Telemetry — attach handlers for [:phoenix, :endpoint, :stop] duration histograms.

For extreme read throughput, add read replicas via Ecto’s put_dynamic_repo/1 or cache hot keys in ETS with TTL — profile before introducing Redis unless you need cross-node cache invalidation at scale.

Worked example: Harbor Fleet real-time status API

Harbor Fleet tracks delivery vehicles. Operators need a JSON status endpoint and a live map that updates when GPS fixes arrive — without polling overload or dropped connections during deploys.

Context module — Harbor.Fleet exposes get_status/1 and ingest_gps/2; domain logic stays out of controllers.
GenServer tracker — one Harbor.Fleet.Tracker per fleet via Registry; stores latest positions in memory; crashes and restarts reload from Postgres on init.
HTTP API — GET /api/v1/fleets/:id/status returns JSON from Tracker or Repo fallback; 404 when fleet unknown.
GPS ingest — partners POST signed payloads; verify HMAC plug; cast to Tracker; persist async via Oban worker for audit trail.
LiveView map — operators subscribe to PubSub topic "fleet:#{id}"; Tracker broadcasts {:position, vehicle_id, lat, lng} on each fix.
Supervision — DynamicSupervisor starts Tracker processes on demand; top-level Application supervisor uses :one_for_one.
Deploy — mix release in Docker; rolling updates behind nginx; run mix ecto.migrate before traffic shift; cluster nodes with libcluster for shared PubSub when horizontally scaled.

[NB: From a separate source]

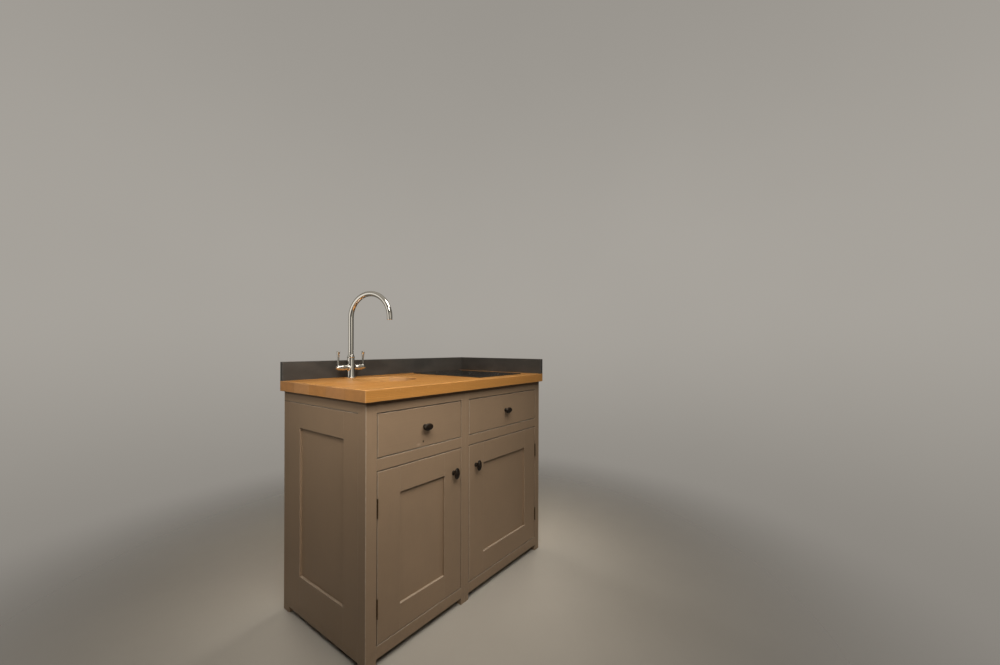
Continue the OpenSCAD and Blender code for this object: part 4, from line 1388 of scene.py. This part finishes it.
def tap_body():
    body_line = spline(BODY_LINE, 3)
    body_prof = [(0.0, body_line[0][1])] + body_line + [(0.0, body_line[-1][1])]
    half = spline(ARM_LINE, 4)
    arm_prof = [(0.0, -half[-1][1])] + [(r, -x) for r, x in reversed(half)] + half[1:] + [(0.0, half[-1][1])]
    s = Shape()
    s.lathe(body_prof, (TX, TY, 0), "z", 96)
    s.lathe(arm_prof, (TX, TY, ARM), "x", 96)

    def field(v):
        x, y, z = v[:, 0] - TX, v[:, 1] - TY, v[:, 2]
        a = profile_distance(body_prof, np.hypot(x, y), z)
        b = profile_distance(arm_prof, np.hypot(y, z - ARM), x)
        return smooth_union(a, b, 7.0)

    ob = blended("tap_body_chrome", s, field, 1.0)
    cut(ob, D(TX, TY, 913.6), (0, 0, -1))
    cut(ob, D(TX, TY, 996.6), (0, 0, 1))
    cut(ob, D(TX - 51.5, TY, ARM), (-1, 0, 0))
    cut(ob, D(TX + 51.5, TY, ARM), (1, 0, 0))
    s = Shape()
    # base flange, its gasket, the collar under the spout, and the arms' end rings
    s.lathe([(0, 910.5), (19.6, 910.5), (20.0, 910.9), (20.0, 912.3), (19.8, 912.9), (19.2, 913.5), (18.7, 914.0), (17.0, 914.2), (0, 914.2)], (TX, TY, 0), "z", 96)
    s.lathe([(9.05, 996.4), (14.2, 996.4), (14.9, 996.9), (15.3, 997.6), (15.3, 1002.6), (15.0, 1003.4), (14.3, 1003.9), (9.4, 1003.9), (9.05, 1003.5)], (TX, TY, 0), "z", 96, closed=True)
    for sg in (-1, 1):
        s.lathe([(0, 0.0), (10.6, 0.0), (11.28, 0.35), (11.28, 1.15), (10.8, 1.6), (0, 1.6)] if sg > 0 else [(0, 0.0), (10.6, 0.0), (11.28, -0.35), (11.28, -1.15), (10.8, -1.6), (0, -1.6)], (TX + sg * 50.4, TY, ARM), "x", 64)
        s.lathe([(0, 0), (4.0, 0), (4.0, sg * 11.5), (3.6, sg * 11.9), (0, sg * 11.9)], (TX + sg * 52.0, TY, ARM), "x", 32)
    # shank below the worktop, threaded, with two ports
    prof = [(0, 845.6), (13.2, 845.6), (13.9, 846.4)]
    z = 847.0
    while z < 880:
        prof += [(13.95, z), (13.95, z + 0.3), (13.25, z + 0.75), (13.25, z + 1.05)]
        z += 1.5
    prof += [(13.9, 881.0), (13.9, 909.0), (0, 909.0)]
    s.lathe(prof, (TX, TY, 0), "z", 48, mat=1)
    for px in (-6.3, 6.3):
        s.lathe([(0, 845.45), (4.5, 845.45), (4.5, 845.7), (0, 845.7)], (TX + px, TY, 0), "z", 32, mat=2)
    hexa = [(TX + 23.6 * math.cos(math.radians(a)), TY + 23.6 * math.sin(math.radians(a))) for a in range(0, 360, 60)]
    s.prism(hexa, "z", 862.0, 867.6, 1, 0.8)
    s.lathe([(13.9, 867.8), (23.4, 867.8), (23.9, 868.2), (23.9, 869.8), (13.9, 869.8)], (TX, TY, 0), "z", 64, mat=2, closed=True)
    s.lathe([(13.9, 910.0), (20.0, 910.0), (20.0, 910.5), (13.9, 910.5)], (TX, TY, 0), "z", 64, mat=2, closed=True)
    more = s.object("tap_more", 38)
    absorb(ob, more)
    ob.data.set_sharp_from_angle(angle=math.radians(38))
    dress(ob, "cabinet", [CHROME, BRASS, RUBBER], "tap_body")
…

Result: sub-10 ms status reads from memory, live map updates without client polling, and a crashed tracker restarts without taking down the entire API.

Language decision table

Need	Prefer Elixir	Consider instead
Real-time WebSockets at high concurrency	Yes — Phoenix Channels and LiveView excel	Node.js with Socket.io if team is JS-only
Fault-tolerant telephony or IoT ingestion	Yes — OTP supervision is the core strength	Go for simpler ops if crash recovery is manual anyway
CRUD admin with minimal JavaScript	Yes — LiveView reduces SPA surface	Django for Python hiring pool
CPU-heavy numeric ML training	No — call Python ports or external services	Python with NumPy/PyTorch
Greenfield team with no BEAM experience	Maybe — invest in OTP learning curve	Ruby or Go for faster onboarding
Embedded firmware on microcontrollers	No	C, Rust, or Nerves for BEAM-on-device niche
Existing Erlang system to extend	Yes — seamless interop	Stay on Erlang if codebase is pure Erlang already
Batch ETL on terabyte Parquet files	No	Spark, DuckDB, or Python pandas pipelines

Common pitfalls

Atom exhaustion from user input — String.to_atom/1 on dynamic strings leaks atoms; use String.to_existing_atom/1 or string keys.
Blocking the connection process — long GenServer.call chains or synchronous HTTP inside channels stall WebSockets; use casts, Tasks, or Oban.
Missing supervision — bare spawn without a supervisor loses state silently; always wire OTP trees.
Changeset skipped validation — inserting raw maps bypasses Ecto constraints; always pipe through changeset/2.
N+1 queries in JSON APIs — preload associations in context functions before serialization.
Cluster cookie exposed — RELEASE_COOKIE must stay secret; treat distributed Erlang as a trusted network boundary.
Over-using macros — compile-time magic obscures stack traces; prefer functions and behaviours.
Ignoring back-pressure — unbounded mailboxes on hot processes; monitor queue length and shed load.
Single-node PubSub in production — LiveView on multiple nodes needs Redis PubSub or PG2 adapter configured.

Production checklist

Pin Elixir and OTP in CI and Docker; run mix test and Credo on every pull request.
Use mix release with runtime_tools for observer and remote debugging in staging only.
Configure Ecto pool size from expected concurrent DB usage; use connection pooling (PgBouncer) at scale.
Oban queues with unique periods on webhook and payment jobs; monitor oban_jobs stuck states.
Structured JSON logging via LoggerJSON; include request_id from Phoenix plugs.
Expose /health (liveness) and /ready (DB + critical deps) for Kubernetes probes.
Telemetry metrics exported to Prometheus; alert on endpoint latency p99 and BEAM memory.
Secrets via environment or vault — never commit config/prod.secret.exs.
Load-test WebSocket fan-out before launch; verify PubSub adapter handles target node count.
Document OTP supervision tree in README so on-call engineers know what restarts automatically.

Key takeaways

Elixir runs on BEAM with immutable data, pattern matching, and message-passing processes — designed for fault tolerance, not shared-memory threads.
OTP supervisors restart failed workers; pair GenServer state with Postgres for durability across crashes.
Phoenix + Ecto deliver HTTP, WebSockets, and LiveView UIs with Postgres persistence and idiomatic validation via changesets.
Oban provides Postgres-backed background jobs without a separate Redis queue for many workloads.
Choose Elixir for real-time, high-connection services and teams willing to learn OTP; prefer other stacks for heavy numeric compute or embedded constraints.